Three tools on this list offer particularly capable free tiers: ClickUp (unlimited tasks and unlimited users), Asana (up to 10 users, unlimited projects), and Trello (unlimited cards, 10 boards). Of these, ClickUp’s free plan offers the greatest raw feature count, while Asana’s is more polished and easier to adopt quickly. Notion’s free tier works best for individual users; most teams will need the paid Plus plan. Monday.com now also offers a free tier for up to 2 seats, covering 3 boards and 200+ templates — a genuine starting point for very small teams, with a 14-day trial available on paid plans.

Do UK small businesses need to think about GDPR when choosing project management software?

Yes — in a practical rather than alarming way. Any cloud-based tool that stores team member names, client information, or project communications is processing personal data under UK GDPR, which means you need a data processing agreement with the provider and should be clear on where your data is stored. All five platforms here offer GDPR compliance and data processing agreements, and most offer EU-based data storage on paid plans. It’s worth checking your preferred platform’s data residency options and signing the DPA before your team starts adding client-related content to the system.

Can I integrate project management software with my accounting tools?

Yes, though the integration depth varies. Monday.com and ClickUp both connect with Xero and QuickBooks either natively or via Zapier, as does Asana. The most practical integration for small UK businesses is usually linking time tracked in the project tool to invoices raised in accounting software — particularly useful for service businesses billing clients by the hour. Trello’s integrations rely more heavily on Power-Ups and Zapier, while Notion’s accounting integrations are more limited. If this workflow is important to your business, check the specific integration before committing to a platform.

Is Monday.com worth paying for when free alternatives exist?

For teams managing real projects with multiple concurrent workflows or a genuine need for automation, yes. The combination of visual clarity, flexible board configuration, and built-in automations on the Standard plan at £11/seat/month is hard to replicate by combining free tools. Very small teams can also start on the free tier for up to 2 seats at no cost. The 14-day trial on paid plans is the most reliable way to assess whether Monday.com’s depth justifies the upgrade for your specific team.


Conclusion

For most small UK teams, the choice comes down to how complex your projects are and how much you’re willing to invest in a platform.

For small teams with diverse workflows and a need for automation, Monday.com is the recommendation. The free tier for up to 2 seats is the natural starting point — build a board with your team’s actual work and you’ll know quickly whether the platform suits you. The Basic plan at £8/seat/month or Standard at £11/seat/month unlock the full depth of what Monday.com offers, with automations on Standard making the biggest practical difference for active teams.

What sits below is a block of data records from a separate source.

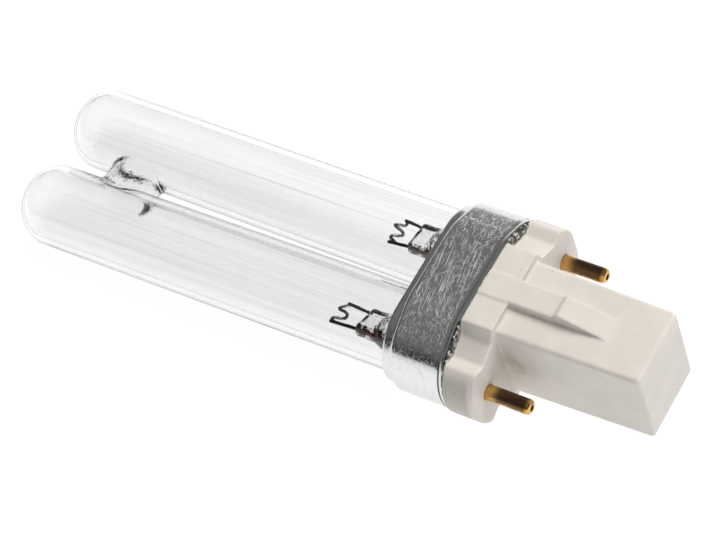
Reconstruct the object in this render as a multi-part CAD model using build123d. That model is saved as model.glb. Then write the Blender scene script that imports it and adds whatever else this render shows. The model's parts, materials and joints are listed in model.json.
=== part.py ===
from build123d import *
import math
import os

# Two-pin ultraviolet lamp with a twin-tube clear glass bulb.
# Units are millimetres. X runs along the lamp, from the closed glass tips (-X) to the
# end of the plug post (+X). Y joins the two contact pins and Z is up.
# The origin is midway between the pins, on the shoulder that they stand out of.
# Left is -Y and right is +Y, as seen from the post's end.

# ---- overall and pins ----
overall_length = 105.0
pin_pitch = 23.0
pin_radius = 1.15
pin_bore_radius = 0.75
pin_length = 7.0
pin_tip_radius = 0.6
pin_tip_hole_radius = 0.4
pin_shank_step = 0.35
pin_flange_radius = 1.75
pin_flange_thickness = 0.5

# ---- plug post ----
post_length = 21.9
post_width_root = 12.8
post_height_root = 16.0
post_taper = 0.4
post_width_end = post_width_root - 2 * post_taper
post_height_end = post_height_root - 2 * post_taper
post_edge_radius = 0.6
post_wall = 1.3

# ---- shoulder of the cap: central block, side grooves and rounded lobes ----
shoulder_depth = 5.0
block_ledge = 0.3
block_step = 1.05
block_slope = 2.25
block_foot_spread = 1.0
lobe_margin = 4.0
groove_inset = 4.8
groove_height = 10.8
lobe_edge_inset = 2.9
lobe_edge_height = 12.2
lobe_plan_radius = 3.5
lobe_cavity_corner = 2.5
cap_width = pin_pitch + 2 * lobe_margin
block_width = post_width_root + 2 * block_ledge
block_height = post_height_root + 2 * block_step
block_foot_width = block_width + 2 * block_foot_spread
block_foot_height = block_height - 2 * block_slope
groove_pitch = cap_width - 2 * groove_inset
lobe_edge_pitch = cap_width - 2 * lobe_edge_inset
cap_floor = 1.6
cap_wall = 1.5
pin_boss_radius = 2.4
pin_boss_length = 1.8

# ---- keying rib and snap tooth on both wide faces of the post ----
rib_width = 3.9
rib_rise = 0.25
rib_end = 6.7
tooth_width = 3.6
tooth_crest = 7.75
tooth_rise = 0.9
tooth_height = block_height + 2 * tooth_rise
tooth_ramp_end = 15.1

# ---- crimped metal band ----
band_sheet = 0.3
band_length = 8.8
band_neck_length = 1.7
band_inset = 0.3
band_edge_inset = 3.0
band_edge_height = 12.9
band_width = cap_width - 2 * band_inset
band_edge_pitch = band_width - 2 * band_edge_inset
band_corner_radius = 2.6
band_side_radius = 2.0
neck_glass_gap = 1.05
crimp_clearance = 0.05

# ---- glass tubes ----
tube_radius = 6.3
tube_wall = 0.9
tube_pitch_base = 14.05
tube_lean = 0.436
tube_tip_radius = 4.2
tube_tip_crown = 0.2
skirt_length = 5.0
bridge_from_tip = 13.9
bridge_radius = 4.3
bridge_flare = 0.9
bridge_bore_radius = 3.0

# ---- glass stem that closes the foot of each tube ----
stem_tube_radius = 3.1
stem_wall = 0.65
flare_length = 4.6
flare_clearance = 0.1
press_from_foot = 9.6
press_length = 2.8
press_shoulder = 1.8
press_width = 5.4
press_thickness = 2.0
exhaust_radius = 1.05
exhaust_wall = 0.45
exhaust_tail = 2.2

# ---- electrodes ----
wire_radius = 0.25
wire_seal = 0.02
wire_spread = 2.1
hook_reach = 4.3
hook_spread = 2.45
coil_radius = 0.24
coil_clearance = 0.1
left_turn = 25.0
right_turn = 14.0
wire_bend = 1.2
wire_straight = 0.3
wire_exit = 1.0
pin_entry = 0.6
coil_setback = 0.4
coil_bend = 0.3

# ---- glow starter and capacitor in the post ----
starter_radius = 3.8
starter_length = 14.5
starter_glass = 0.6
starter_base = 1.8
starter_tip_radius = 1.0
starter_gap = 1.3
starter_clearance = 0.15
starter_lead_radius = 0.2
starter_lead_spread = 1.3
starter_lead_tail = 5.4
starter_lead_bend = 0.8
starter_wire_seal = 0.1
bimetal_weld = 1.2
bimetal_lead_reach = 2.4
fixed_lead_reach = 6.0
bimetal_turn = 0.5
bimetal_width = 2.0
bimetal_sheet = 0.25
bimetal_length = 7.0
capacitor_length = 9.0
capacitor_width = 7.0
capacitor_thickness = 2.8
capacitor_edge_radius = 0.6
capacitor_lead_straight = 1.6
capacitor_lead_drop = 1.6
sleeve_radius = 0.8
sleeve_wall = 0.2
sleeve_length = 4.0

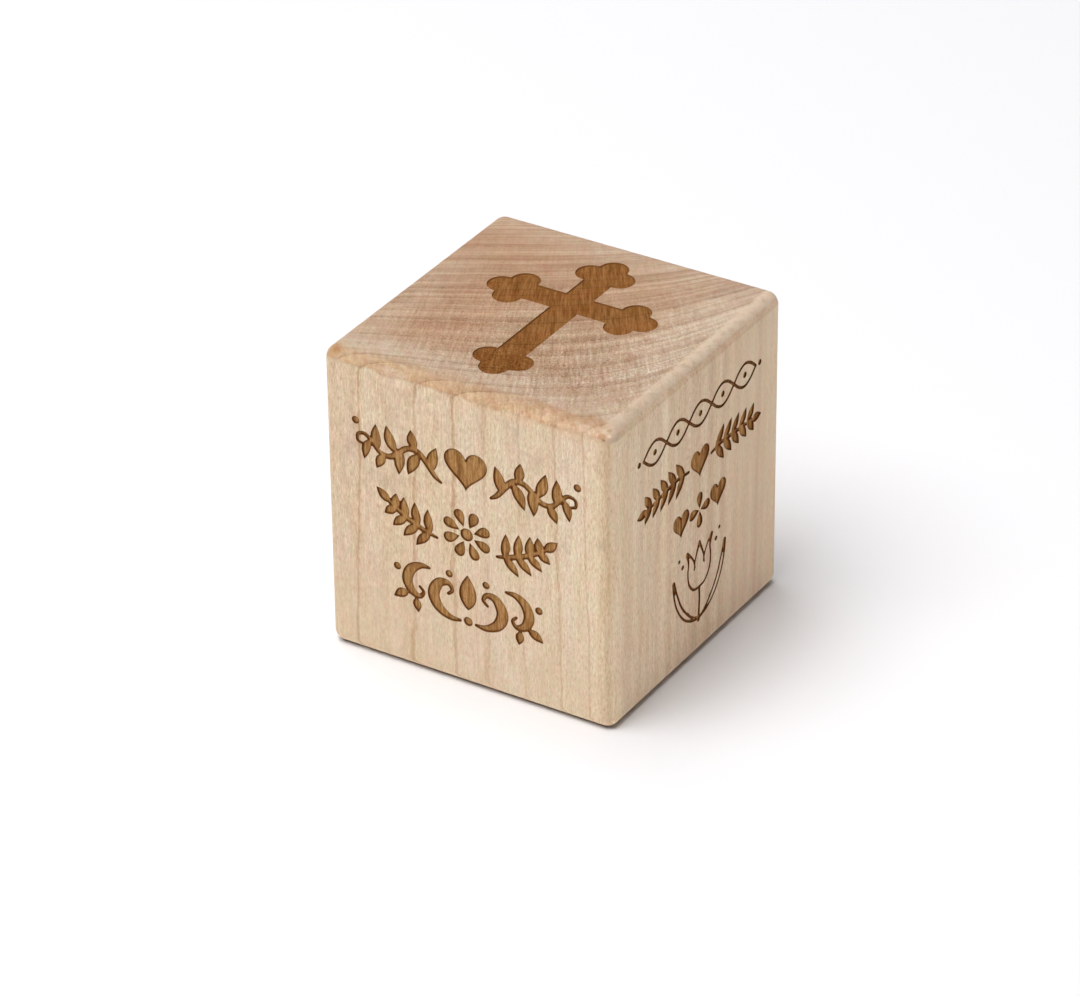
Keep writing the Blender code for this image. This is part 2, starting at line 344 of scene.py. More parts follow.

If you want a professional, structured project management tool with a capable free tier, Asana is the pick — particularly for agencies, consultancies, and any team with clearly defined projects and deliverables.

For the most features at the lowest cost, ClickUp’s free or Unlimited plan delivers more per pound than anything else here. The learning curve is real, but for teams willing to invest the setup time, the payoff is significant.

Notion is the right choice for teams where documents and project management belong in the same place — especially remote-first or content-heavy teams who want a single, searchable workspace. And Trello remains the best starting point for anyone who wants to build the project management habit with the least possible friction.

Whatever you choose, start with the free tier or trial before paying, make sure your GDPR data processing agreement is in place before adding client information, and pick the tool your whole team will actually use — not just the one with the most features on paper.


Pricing and features correct at time of writing. Plans and capabilities are subject to change — always confirm current details on the provider’s website before purchasing.